Lee Donkin's targets were those who hoarded a bus fare in their purses, didn't have a car available to them and would walk all the way down the main road into the town and would not fritter what money they had collected for the sale in the shopping centre.

The sun was on his pale face.

His hood was up and, drawstring tied, none of his hair and little of his features, vindictive and cold, were visible. His gloves were on, and those of his right hand were in his pocket and on the handle of the short, double-edged knife. Because it was too many days since he had last injected himself, it was difficult for him to walk and more difficult for him to concentrate on a target. Once, he went forward, increased his speed sharply and came near to a woman with a buggy, but she must have heard the hiss of his breath: she turned abruptly and confronted him. She had an umbrella, folded and concertinaed, in her fist as a weapon, and he backed off.

The aches in his chest and stomach were not from hunger or thirst, but from the craving.

He saw another woman, ahead and on the pavement, and again stretched his stride, but he saw a police car crawling in traffic towards him, and the chance was lost.

He looked ahead and behind and could not see a lone prey, without people close. He swore…He reached a favoured place. Had struck there three times in the last two months, and there were boarded-up toilets beside the pavement that were surrounded by an overgrown evergreen hedge, then a school's playing-fields. He leaned against a lamp-post.

Must wait — and desperation swam in him.

* * *

What did he need food for? He did not need food, and she had none to give him.

She had heard his stomach growl as he had prayed.

He had knelt and faced a wall barely visible in the dull, dark room. She did not know what his mind saw but there was content on his face when he had finished. Her own lips moved, spoke the rehearsed speech, but in silence. She weighed it, the decision as to when she would make the speech, and whether it was necessary…There was no need for him to eat, and Faria knew the time had come.

She took the bucket to him, and the damp, sodden T-shirt she had used the night before. She washed him again. In his armpits and round the neck where sweat had gathered in the night and his arms, legs and face. She squirted the scent on him. He looked down at her as she crouched on her haunches in front of him, but she could not read him.

He lifted his feet and allowed her to manoeuvre the pants and trousers over them, and she pushed them up and pulled the zipper high, then buckled his belt. She put on his socks and trainers, tightened the laces and knotted them, and her hands fumbled it.

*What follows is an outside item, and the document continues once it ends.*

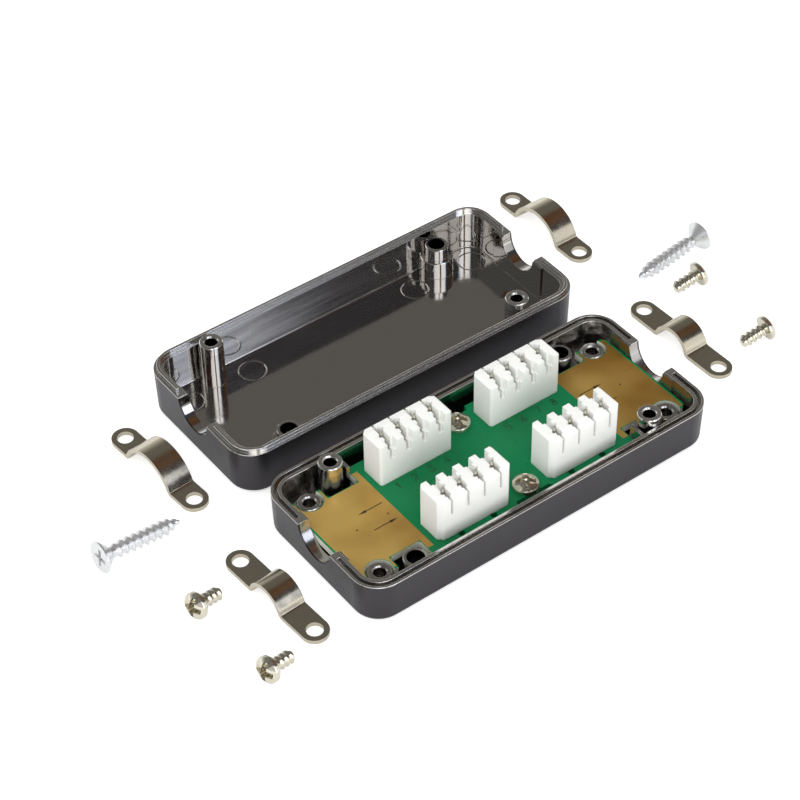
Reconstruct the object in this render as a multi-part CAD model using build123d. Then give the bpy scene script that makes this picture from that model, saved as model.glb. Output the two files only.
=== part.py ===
from build123d import *
import math
import os

# Cable junction box taken apart: two shell halves, the wiring board in the base half, clamps and screws.
# Millimetres, +Z up. The origin is the middle of the base half's underside, with X along the box.

# Shell halves, each seen with its open side up
box_length = 87.0
box_width = 37.5
corner_radius = 6.0
base_height = 9.8
lid_height = 10.9
floor_thickness = 1.7
rim_wall = 2.2
outer_draft = 1.5
inner_draft = 1.0
bottom_round = 1.3
inside_round = 0.35
rim_round = 0.15

# Rim joint: a groove round the base takes a tongue round the lid
outer_lip = 0.6
groove_width = 0.8
groove_depth = 1.3
tongue_height = 1.0
tongue_clearance = 0.075

# Cable entries: half a round hole in each end of each half, in a flat pad that thickens the end wall
entry_radius = 5.25
entry_pad_half_width = 8.1
entry_pad_depth = 0.4
entry_pad_drop = 0.3
entry_to_groove = 1.5

# Closing screws: a tall post with a pilot hole meets a low boss with a through hole
post_x = 29.5
post_y = 14.0
post_radius = 2.6
post_draft = 0.4
post_edge = 0.2
base_post_top = 11.6
lid_post_top = 12.6
post_end_gap = 0.3
pilot_radius = 1.3
mouth_chamfer = 0.3
through_radius = 1.8
sink_clearance = 0.15
lid_collar_radius = 3.7
lid_collar_top = 6.0
rib_thickness = 1.4
rib_drop = 1.6
rib_bite = 0.3

# Guide fins that stand in two of the board's corner notches
fin_thickness = 0.8
fin_length = 4.3
fin_top = 9.0
fin_gap = 0.25

# Wiring board
board_top = 6.5
board_thickness = 1.6
board_end_gap = 0.6
board_end_width = 26.2
board_mid_width = 29.0
board_corner = 1.0
post_notch_inner = 3.9
post_notch_outer = 3.4
post_notch_y = 10.1
notch_round = 0.8
waist_half_length = 4.5
waist_depth = 1.2
board_screw_y = 11.05
board_screw_hole_radius = 1.6
board_boss_radius = 2.7
peg_hole_radius = 0.75
peg_hole_x = 4.0
peg_hole_y = 13.4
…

He was impassive; she did not know whether he felt fear, whether the strength she had tried to give sustained him. She stood, then bent to lift the T-shirt from the careful pile she had made. He held out his arms and she threaded it over them. Faria saw the swan, and its open beak, its wide, outstretched wings: did the bird, in its anger, curse her? She gazed into his face, then sucked breath into her lungs.

She took the waistcoat from the plastic sack, felt its weight. She swatted at the flies crawling over the bags of shit tied to it. Nothing in her life had prepared her for this. Nothing at home, nursing her sick, demented mother, nothing in keeping house for her father and brothers before they left for the religious schools of Pakistan, nothing at school, where she had passed with distinction all the examinations she had sat, nothing in the room above the house that had become a cultural centre, where she had watched the videos of smiling women making declarations of Faith and then had seen buses, military convoys and street markets erupt in fire, where she had been recruited…nothing in the long months as a sleeper, and the call nothing in the cottage.